Have you ever been disappointed in your life when something you thought would happen actually didn’t happen? As the disciples were walking along on this road to Emmaus, they were discouraged because the very thing that they thought would happen didn’t happen.
They were disappointed, not because they were expecting too much of Jesus, but because they were expecting too little of him. Their expectations were completely different than what Jesus wanted to offer them.
I want you to think for a moment and ask yourself, “What am I expecting from God? Is there anything that I am disappointed in that didn’t happen?” It’s quite possible that Christ wants to do something more for you than you could have ever desired or expressed, and it’s quite possible that he is in your midst right now.
The disciples had given up hope. They were walking away from Jerusalem. They were going on this road to Emmaus on a path that Jesus did not want them to be walking on. But he, like the good shepherd, went out to the lost sheep to bring them back.”
I want to focus on the phrase: “It happened.” “And it happened that while they were conversing and debating, Jesus himself drew near to them but their eyes were prevented from recognizing him.
And it happened that while he was with them at table, he took bread, said the blessing, broke it and gave it to them. With that, their eyes were opened, and they recognized him, but he vanished from their sight.”
We hear in the Book of Genesis as God is creating the heavens and the Earth,
“God made the dome and separated the water from below the dome from the water above the dome. And so it happened. And so it happened the water under the sky was gathered into a basin and the dry land appeared, and so it happened. The earth brought forth vegetation of every kind of plant that bears seed and every kind of fruit tree that bears fruit with its seed. God saw that it was good, and it happened.

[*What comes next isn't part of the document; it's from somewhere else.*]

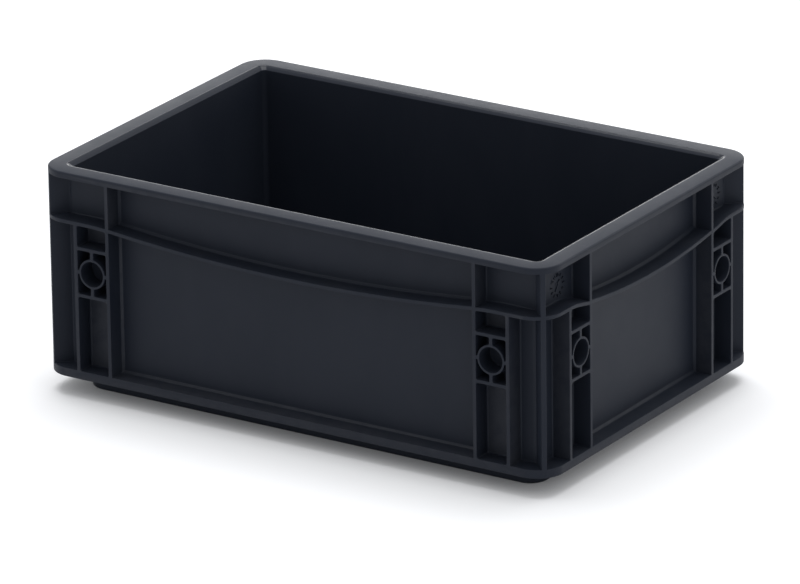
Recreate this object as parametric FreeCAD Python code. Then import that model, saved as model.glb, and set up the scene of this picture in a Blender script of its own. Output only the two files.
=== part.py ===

And so it happened that God made the two great lights, the greater one to govern the day and the lesser one to govern the night and the stars. And so it happened.”
Over and over and over again, when God desires something to happen, he brings it to existence, and it happens. And finally, “God looked at what he had made, and he found it very good. And so it happened.”
It happens every time he gathers his disciples together on the journey – hearing the word of God and the breaking of the bread. It happens right now, today, in the midst of his Eucharist, in you watching at home. It happens, and he comes to us in our midst.
The disciples were disappointed because what they thought should happen didn’t happen, but something even greater happened. It was while they were walking that it happened. God was doing something new in their presence that they couldn’t even understand.
As they sat down around the table with Jesus, and he broke the bread for them, it happened. The word of God was made flesh. It will happen here today at mass.
In the proclamation of the word of God, we hear his voice and it happens. In just a few moments, as I stand before the altar and take the bread and wine and transform it into the body and blood of Christ, it happens.
Maybe at this point in your life there is something or some way that it hasn’t happened for you. Maybe you feel that God hasn’t shown up where you expected him to be. The reality is it can and will happen because Jesus wants it to happen.
He wants to bring about a new creation, a new life in you. Jesus wants to meet you and to walk with you and to journey with you on whatever road you’re on – even if it’s a bad one. He wants to do something for you. He wants to appear to you so that you may see him and hear him.
As we go through this difficult time of being quarantined and missing out on the sacraments, Jesus is able to go beyond them. He is able to go and to meet you in your homes or whatever road you are on. He’s able to come to you.
And so maybe it hasn’t happened in the way you hoped it would or wanted it to, but something even greater happens when he comes into our presence.
As we celebrate this Easter Season I invite you to watch, to look, to see how you are going to experience him. Watch as it happens as he makes himself known to you.